The three illusions executives have about internal IT versus outsourcing

The first step to improve your business productivity is to understand the three illusions executives have about internal IT versus outsourcing.  These illusions are reinforced by unsophisticated technology providers, vendors what want you to use their (on-premise) products, and internal IT’s need to stay employed.

The illusion of control

What is the first thing we do when our children misbehave?  Put them in their room at home.  Why?  So we can control what they are doing and where they are.  Obviously this can’t last forever and soon they are “released” from their room.  This situation has played out over and over with corporate technology departments.

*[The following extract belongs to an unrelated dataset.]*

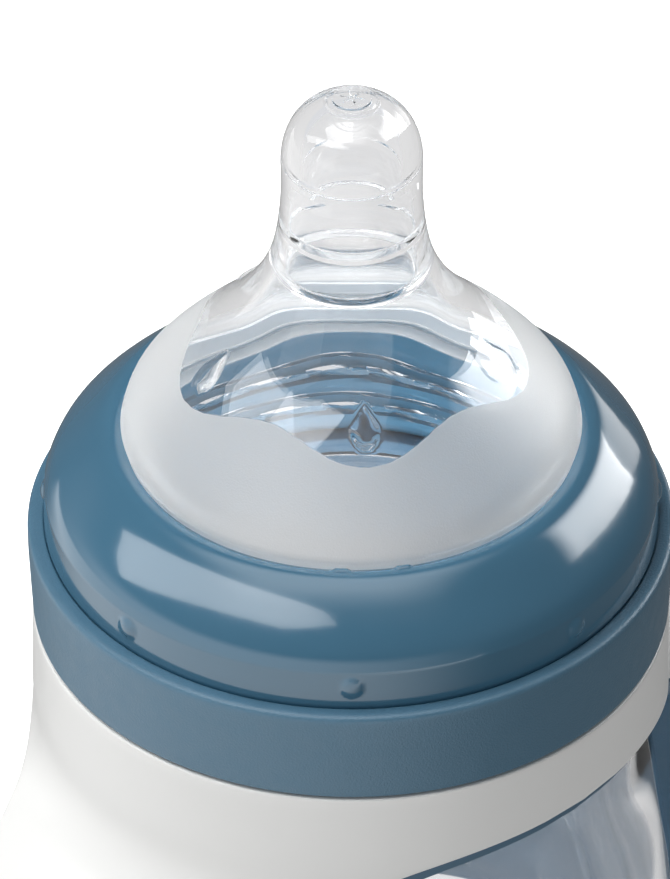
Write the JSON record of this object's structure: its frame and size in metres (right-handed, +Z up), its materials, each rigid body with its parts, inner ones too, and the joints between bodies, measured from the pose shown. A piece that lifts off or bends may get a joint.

Technology was outsourced and there was an issue, or a cloud service didn’t deliver.  The mantra then becomes, “We need to have CONTROL of everything, so we need it all in house.”  This is an illusion because once it’s all in house the IT group doesn’t have any more actual control, they just have about 10x more RISK.  The saying with great power comes great responsibility is in full effect here.

Controlling technology does not mean it will work better.  It means that your business RISK has been increased for no reason.  Coca-Cola doesn’t control the majority of it’s bottling operations, why do you need to control your technology?

Oversight is important, control is not.  Control is often a justification for more staff to “handle” everything, which is not more cost-effective than outsourcing.

The illusion of fast resolution

This is the number one illusion brought up by executives that have not experienced what a properly managed and supported technology stack is like.  They have given up on the pursuit of NOT having the issue in the first place, being PROACTIVE.  Instead they are focused on 100% REACTIVE model and doing it quickly.


They are comparing how fast Bob can run over to a desk and “fix it”, versus someone having to come onsite from another location.  This is completely the wrong approach.  The approach needs to be on ensuring that it doesn’t break in the first place.  If the goal is to be proactive and eliminate onsite (deskside) visits, then that will happen.

Instead the local onsite resource becomes a crutch everyone uses to resolve the same issue over and over without a root cause being determined.  Let’s not even get into what happens when the onsite resource is on vacation….


Today’s remote support experience is also much faster than Bob!  The support request can be handled almost immediately  without a wait for anyone to physically show up.  This is REALLY important for multi-site and remote workers, as staffing local support typically isn’t cost-effective for smaller offices.  Best of all, there is no one sitting at your desk stopping you from performing other tasks while support is happening! 

The illusion of security

I want all my data here in the building.  I don’t trust the cloud.  If these statements are being made in support of increased security, you have a real issue.  Business today requires information to be shared, and building a fortress around it will not increase security, it will only LOWER PRODUCTIVITY.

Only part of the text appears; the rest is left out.